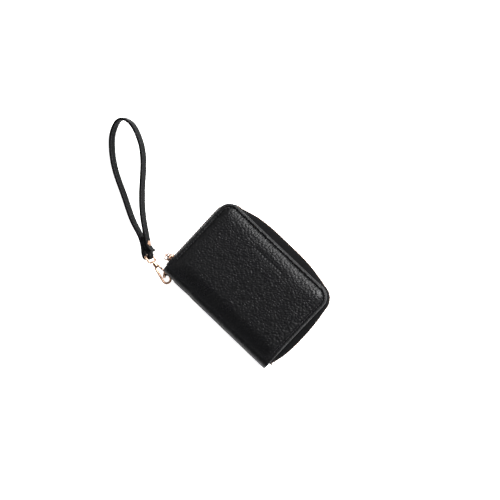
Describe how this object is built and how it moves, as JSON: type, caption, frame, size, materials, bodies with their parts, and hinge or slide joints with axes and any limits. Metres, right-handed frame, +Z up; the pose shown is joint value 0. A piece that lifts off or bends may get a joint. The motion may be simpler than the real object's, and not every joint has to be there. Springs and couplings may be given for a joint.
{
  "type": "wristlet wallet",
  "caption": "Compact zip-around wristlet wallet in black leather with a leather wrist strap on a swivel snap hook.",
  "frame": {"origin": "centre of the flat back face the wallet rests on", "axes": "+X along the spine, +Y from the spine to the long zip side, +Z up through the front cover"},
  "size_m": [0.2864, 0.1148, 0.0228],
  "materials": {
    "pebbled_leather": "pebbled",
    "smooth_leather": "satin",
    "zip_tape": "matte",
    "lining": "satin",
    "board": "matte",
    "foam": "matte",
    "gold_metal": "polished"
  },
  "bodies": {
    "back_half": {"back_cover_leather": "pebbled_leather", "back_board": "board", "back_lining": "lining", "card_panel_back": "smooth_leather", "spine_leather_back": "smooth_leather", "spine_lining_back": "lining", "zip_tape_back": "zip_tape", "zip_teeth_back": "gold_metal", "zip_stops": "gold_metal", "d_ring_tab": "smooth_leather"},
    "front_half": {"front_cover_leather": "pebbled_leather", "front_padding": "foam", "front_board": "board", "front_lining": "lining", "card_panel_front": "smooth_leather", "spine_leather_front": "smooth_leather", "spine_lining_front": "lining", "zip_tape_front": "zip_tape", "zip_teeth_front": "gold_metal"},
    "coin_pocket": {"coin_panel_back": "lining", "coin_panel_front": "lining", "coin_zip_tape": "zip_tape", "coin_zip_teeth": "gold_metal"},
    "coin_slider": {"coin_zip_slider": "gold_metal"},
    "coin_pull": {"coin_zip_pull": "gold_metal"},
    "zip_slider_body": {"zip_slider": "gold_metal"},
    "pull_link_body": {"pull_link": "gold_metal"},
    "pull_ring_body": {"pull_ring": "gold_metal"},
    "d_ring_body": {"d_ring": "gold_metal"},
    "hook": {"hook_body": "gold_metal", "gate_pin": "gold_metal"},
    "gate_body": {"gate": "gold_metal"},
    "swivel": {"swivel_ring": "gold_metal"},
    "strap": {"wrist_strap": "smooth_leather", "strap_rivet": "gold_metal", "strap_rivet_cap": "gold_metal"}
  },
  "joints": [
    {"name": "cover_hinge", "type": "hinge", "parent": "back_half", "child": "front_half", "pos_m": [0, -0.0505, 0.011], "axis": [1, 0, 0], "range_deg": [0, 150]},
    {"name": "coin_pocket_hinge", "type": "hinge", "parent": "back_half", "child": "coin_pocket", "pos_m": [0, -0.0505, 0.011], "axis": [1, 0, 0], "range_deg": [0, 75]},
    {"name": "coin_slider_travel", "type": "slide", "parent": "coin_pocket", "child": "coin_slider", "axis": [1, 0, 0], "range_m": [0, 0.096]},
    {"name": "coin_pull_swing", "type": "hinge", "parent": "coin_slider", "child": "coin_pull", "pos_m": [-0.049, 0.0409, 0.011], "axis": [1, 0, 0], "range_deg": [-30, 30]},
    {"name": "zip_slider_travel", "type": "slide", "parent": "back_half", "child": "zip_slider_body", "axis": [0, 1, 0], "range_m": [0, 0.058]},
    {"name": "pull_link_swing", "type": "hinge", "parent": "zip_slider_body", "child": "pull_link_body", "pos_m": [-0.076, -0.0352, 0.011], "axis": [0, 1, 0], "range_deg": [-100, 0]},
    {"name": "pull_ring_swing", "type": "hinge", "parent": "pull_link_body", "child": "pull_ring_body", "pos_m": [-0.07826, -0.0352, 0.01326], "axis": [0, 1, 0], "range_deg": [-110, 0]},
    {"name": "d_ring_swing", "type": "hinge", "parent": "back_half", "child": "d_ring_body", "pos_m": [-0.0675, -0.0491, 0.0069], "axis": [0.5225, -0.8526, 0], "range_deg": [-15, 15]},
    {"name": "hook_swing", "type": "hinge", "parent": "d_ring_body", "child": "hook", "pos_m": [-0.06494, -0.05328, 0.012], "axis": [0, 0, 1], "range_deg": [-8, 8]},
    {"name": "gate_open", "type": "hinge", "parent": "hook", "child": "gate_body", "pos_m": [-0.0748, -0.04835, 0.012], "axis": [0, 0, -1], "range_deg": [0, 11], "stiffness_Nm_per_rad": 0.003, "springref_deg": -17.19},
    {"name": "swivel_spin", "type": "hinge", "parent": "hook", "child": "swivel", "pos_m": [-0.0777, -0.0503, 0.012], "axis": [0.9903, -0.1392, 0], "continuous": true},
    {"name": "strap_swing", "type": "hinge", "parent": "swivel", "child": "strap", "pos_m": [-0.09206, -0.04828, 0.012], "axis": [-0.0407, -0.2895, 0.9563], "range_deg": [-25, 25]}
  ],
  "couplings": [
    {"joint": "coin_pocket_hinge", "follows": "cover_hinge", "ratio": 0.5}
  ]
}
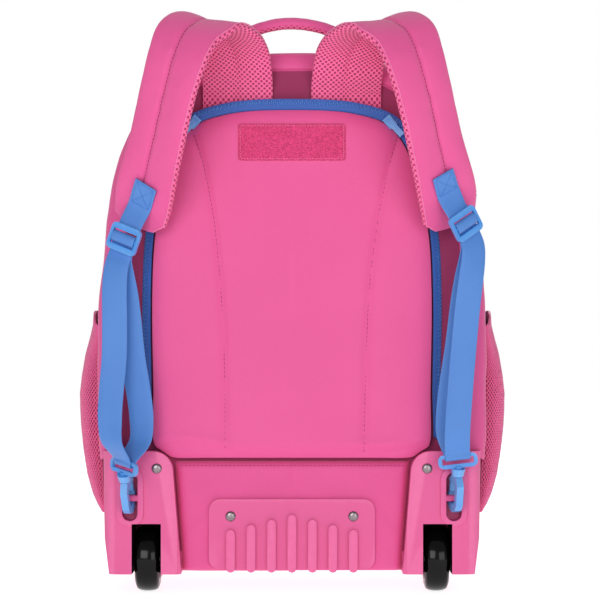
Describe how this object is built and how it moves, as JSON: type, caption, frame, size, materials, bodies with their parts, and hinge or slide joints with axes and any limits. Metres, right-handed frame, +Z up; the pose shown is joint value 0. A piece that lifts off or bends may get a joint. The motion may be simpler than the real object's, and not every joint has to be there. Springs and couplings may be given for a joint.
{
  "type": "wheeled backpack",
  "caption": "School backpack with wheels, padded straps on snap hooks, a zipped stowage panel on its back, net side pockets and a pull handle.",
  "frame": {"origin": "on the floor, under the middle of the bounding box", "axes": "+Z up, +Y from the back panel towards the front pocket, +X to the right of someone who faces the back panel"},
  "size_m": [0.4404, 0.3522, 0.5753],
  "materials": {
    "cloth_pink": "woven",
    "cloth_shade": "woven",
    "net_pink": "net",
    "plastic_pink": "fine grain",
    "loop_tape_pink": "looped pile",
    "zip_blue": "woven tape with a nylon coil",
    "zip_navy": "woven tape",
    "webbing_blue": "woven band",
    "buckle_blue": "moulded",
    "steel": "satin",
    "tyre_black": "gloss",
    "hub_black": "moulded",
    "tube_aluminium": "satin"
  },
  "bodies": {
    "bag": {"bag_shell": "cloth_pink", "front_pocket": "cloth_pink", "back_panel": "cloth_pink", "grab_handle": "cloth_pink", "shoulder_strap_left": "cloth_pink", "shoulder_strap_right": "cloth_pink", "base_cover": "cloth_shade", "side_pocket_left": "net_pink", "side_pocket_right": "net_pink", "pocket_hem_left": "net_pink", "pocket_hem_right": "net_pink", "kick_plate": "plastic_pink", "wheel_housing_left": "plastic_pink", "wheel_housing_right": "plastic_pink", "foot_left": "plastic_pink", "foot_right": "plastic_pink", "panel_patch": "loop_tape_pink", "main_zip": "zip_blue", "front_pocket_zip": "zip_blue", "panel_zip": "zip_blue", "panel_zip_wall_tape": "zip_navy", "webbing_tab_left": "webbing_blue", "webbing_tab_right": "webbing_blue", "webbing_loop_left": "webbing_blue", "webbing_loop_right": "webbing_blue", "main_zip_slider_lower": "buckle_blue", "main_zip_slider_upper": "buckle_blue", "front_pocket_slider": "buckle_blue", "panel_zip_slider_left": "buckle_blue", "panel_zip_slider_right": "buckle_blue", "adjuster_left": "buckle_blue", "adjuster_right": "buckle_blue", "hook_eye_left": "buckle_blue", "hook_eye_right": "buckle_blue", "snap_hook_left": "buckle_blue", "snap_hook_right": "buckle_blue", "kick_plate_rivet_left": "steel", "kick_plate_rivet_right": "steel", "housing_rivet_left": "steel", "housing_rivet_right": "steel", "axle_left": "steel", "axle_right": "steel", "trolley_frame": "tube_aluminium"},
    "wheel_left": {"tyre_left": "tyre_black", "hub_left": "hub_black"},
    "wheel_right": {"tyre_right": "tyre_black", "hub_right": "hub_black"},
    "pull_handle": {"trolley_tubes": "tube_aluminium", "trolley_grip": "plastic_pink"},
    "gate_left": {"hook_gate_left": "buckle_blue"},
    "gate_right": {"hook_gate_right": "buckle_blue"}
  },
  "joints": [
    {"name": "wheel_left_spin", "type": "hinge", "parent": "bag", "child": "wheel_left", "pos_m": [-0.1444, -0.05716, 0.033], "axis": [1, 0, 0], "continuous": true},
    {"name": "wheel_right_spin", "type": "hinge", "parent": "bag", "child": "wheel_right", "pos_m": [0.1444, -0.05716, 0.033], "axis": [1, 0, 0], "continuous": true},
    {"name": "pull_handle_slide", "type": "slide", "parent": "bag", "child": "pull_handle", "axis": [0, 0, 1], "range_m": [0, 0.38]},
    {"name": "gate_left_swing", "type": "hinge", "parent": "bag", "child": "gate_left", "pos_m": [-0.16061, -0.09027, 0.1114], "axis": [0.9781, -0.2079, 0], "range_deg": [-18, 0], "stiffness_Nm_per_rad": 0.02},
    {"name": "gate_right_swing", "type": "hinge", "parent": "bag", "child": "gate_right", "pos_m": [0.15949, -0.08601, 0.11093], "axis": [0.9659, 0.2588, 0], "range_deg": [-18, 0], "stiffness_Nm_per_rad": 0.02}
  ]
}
^^^^
» **SET TASK**
Check every line for "with" and show the ones that have it.

» **COMPLETED EXERCISE**
Describe how this object is built and how it moves, as JSON: type, caption, frame, size, materials, bodies with their parts, and hinge or slide joints with axes and any limits. Metres, right-handed frame, +Z up; the pose shown is joint value 0. A piece that lifts off or bends may get a joint. The motion may be simpler than the real object's, and not every joint has to be there. Springs and couplings may be given for a joint.
  "caption": "Compact zip-around wristlet wallet in black leather with a leather wrist strap on a swivel snap hook.",
Describe how this object is built and how it moves, as JSON: type, caption, frame, size, materials, bodies with their parts, and hinge or slide joints with axes and any limits. Metres, right-handed frame, +Z up; the pose shown is joint value 0. A piece that lifts off or bends may get a joint. The motion may be simpler than the real object's, and not every joint has to be there. Springs and couplings may be given for a joint.
  "caption": "School backpack with wheels, padded straps on snap hooks, a zipped stowage panel on its back, net side pockets and a pull handle.",
    "zip_blue": "woven tape with a nylon coil",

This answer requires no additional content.